* **Job**: Produce word for word the lines of the data below running from the one that has "Write part 2" to the one that has "return np.array([LOW_IN, LOW_SHARE, down, soft, 0.0])", inclusive, and no others.

* **Dataset**:
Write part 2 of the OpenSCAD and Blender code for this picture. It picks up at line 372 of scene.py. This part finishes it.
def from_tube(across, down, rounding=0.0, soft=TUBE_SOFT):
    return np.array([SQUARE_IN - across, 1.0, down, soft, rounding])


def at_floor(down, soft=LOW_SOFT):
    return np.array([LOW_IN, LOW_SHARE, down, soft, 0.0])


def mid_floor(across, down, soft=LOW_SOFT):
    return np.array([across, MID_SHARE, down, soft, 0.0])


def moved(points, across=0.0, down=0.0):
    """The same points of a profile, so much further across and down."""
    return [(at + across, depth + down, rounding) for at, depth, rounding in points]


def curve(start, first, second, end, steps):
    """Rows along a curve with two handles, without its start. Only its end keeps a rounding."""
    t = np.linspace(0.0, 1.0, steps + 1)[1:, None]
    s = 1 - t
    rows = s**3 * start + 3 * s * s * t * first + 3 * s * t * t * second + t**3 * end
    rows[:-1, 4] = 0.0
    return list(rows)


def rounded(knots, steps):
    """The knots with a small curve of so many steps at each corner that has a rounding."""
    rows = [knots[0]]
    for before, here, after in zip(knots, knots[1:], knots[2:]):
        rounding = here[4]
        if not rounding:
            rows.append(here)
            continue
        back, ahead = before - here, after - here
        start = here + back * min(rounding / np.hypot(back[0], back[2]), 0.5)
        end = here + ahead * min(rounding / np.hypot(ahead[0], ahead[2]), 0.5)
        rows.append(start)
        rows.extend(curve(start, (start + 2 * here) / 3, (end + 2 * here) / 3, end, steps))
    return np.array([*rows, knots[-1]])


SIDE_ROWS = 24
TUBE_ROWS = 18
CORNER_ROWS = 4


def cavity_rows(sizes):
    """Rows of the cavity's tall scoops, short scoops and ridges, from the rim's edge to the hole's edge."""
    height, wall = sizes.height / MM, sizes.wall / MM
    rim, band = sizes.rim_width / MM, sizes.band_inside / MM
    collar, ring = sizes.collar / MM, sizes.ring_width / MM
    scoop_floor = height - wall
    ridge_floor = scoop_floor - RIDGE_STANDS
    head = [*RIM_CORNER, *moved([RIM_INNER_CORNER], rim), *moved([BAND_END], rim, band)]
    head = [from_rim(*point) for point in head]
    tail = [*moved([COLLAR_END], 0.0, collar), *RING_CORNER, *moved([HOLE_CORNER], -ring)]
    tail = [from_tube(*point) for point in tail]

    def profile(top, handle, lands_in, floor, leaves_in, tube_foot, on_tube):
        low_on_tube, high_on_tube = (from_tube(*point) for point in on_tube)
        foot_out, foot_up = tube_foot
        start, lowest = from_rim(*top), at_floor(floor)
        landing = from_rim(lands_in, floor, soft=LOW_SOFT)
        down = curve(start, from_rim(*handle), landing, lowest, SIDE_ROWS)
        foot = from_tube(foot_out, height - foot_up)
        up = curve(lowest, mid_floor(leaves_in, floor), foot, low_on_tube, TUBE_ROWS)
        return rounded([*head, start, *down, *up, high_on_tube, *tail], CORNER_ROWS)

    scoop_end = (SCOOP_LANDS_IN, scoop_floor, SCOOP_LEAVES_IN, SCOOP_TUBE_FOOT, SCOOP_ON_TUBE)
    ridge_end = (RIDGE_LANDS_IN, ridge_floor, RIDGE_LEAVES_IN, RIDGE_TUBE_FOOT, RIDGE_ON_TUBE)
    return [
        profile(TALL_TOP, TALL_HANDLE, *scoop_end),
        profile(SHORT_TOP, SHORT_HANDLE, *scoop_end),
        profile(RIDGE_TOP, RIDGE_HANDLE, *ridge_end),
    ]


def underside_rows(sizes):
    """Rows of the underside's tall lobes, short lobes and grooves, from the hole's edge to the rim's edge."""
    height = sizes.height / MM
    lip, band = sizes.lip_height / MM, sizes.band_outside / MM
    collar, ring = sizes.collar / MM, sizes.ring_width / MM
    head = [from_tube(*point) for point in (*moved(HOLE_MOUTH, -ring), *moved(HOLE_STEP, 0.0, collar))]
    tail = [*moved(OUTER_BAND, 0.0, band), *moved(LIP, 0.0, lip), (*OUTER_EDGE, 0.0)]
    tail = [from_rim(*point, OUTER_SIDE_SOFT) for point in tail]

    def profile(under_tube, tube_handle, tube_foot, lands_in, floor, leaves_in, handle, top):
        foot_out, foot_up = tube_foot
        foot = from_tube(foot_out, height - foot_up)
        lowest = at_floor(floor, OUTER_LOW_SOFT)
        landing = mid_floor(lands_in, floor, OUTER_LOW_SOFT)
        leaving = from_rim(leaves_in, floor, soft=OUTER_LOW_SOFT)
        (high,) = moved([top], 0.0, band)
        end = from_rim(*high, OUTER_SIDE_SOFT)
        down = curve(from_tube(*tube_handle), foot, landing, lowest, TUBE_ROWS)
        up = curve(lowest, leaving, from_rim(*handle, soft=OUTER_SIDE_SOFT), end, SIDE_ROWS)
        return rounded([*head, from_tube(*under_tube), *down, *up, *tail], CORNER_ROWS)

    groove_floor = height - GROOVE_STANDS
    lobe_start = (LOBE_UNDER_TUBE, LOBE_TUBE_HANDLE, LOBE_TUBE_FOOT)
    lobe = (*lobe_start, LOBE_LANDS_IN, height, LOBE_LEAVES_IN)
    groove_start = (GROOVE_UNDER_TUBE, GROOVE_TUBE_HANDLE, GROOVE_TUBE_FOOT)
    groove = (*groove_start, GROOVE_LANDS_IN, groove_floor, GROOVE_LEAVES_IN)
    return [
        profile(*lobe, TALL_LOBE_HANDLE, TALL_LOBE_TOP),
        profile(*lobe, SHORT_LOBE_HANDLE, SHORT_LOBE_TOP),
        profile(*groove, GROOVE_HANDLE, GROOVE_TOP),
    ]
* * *
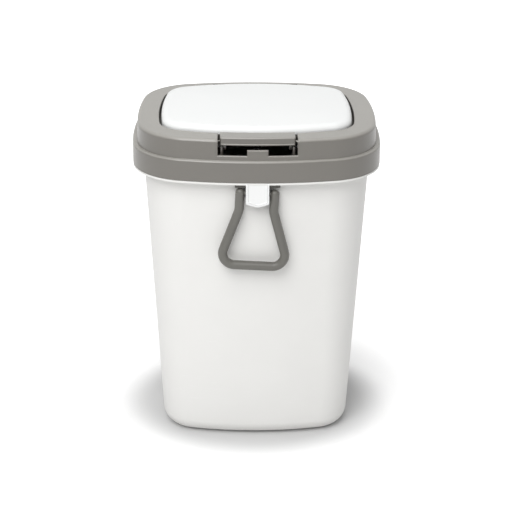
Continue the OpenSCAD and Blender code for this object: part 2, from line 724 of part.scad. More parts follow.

* **Task response**:
Write part 2 of the OpenSCAD and Blender code for this picture. It picks up at line 372 of scene.py. This part finishes it.
def from_tube(across, down, rounding=0.0, soft=TUBE_SOFT):
    return np.array([SQUARE_IN - across, 1.0, down, soft, rounding])


def at_floor(down, soft=LOW_SOFT):
    return np.array([LOW_IN, LOW_SHARE, down, soft, 0.0])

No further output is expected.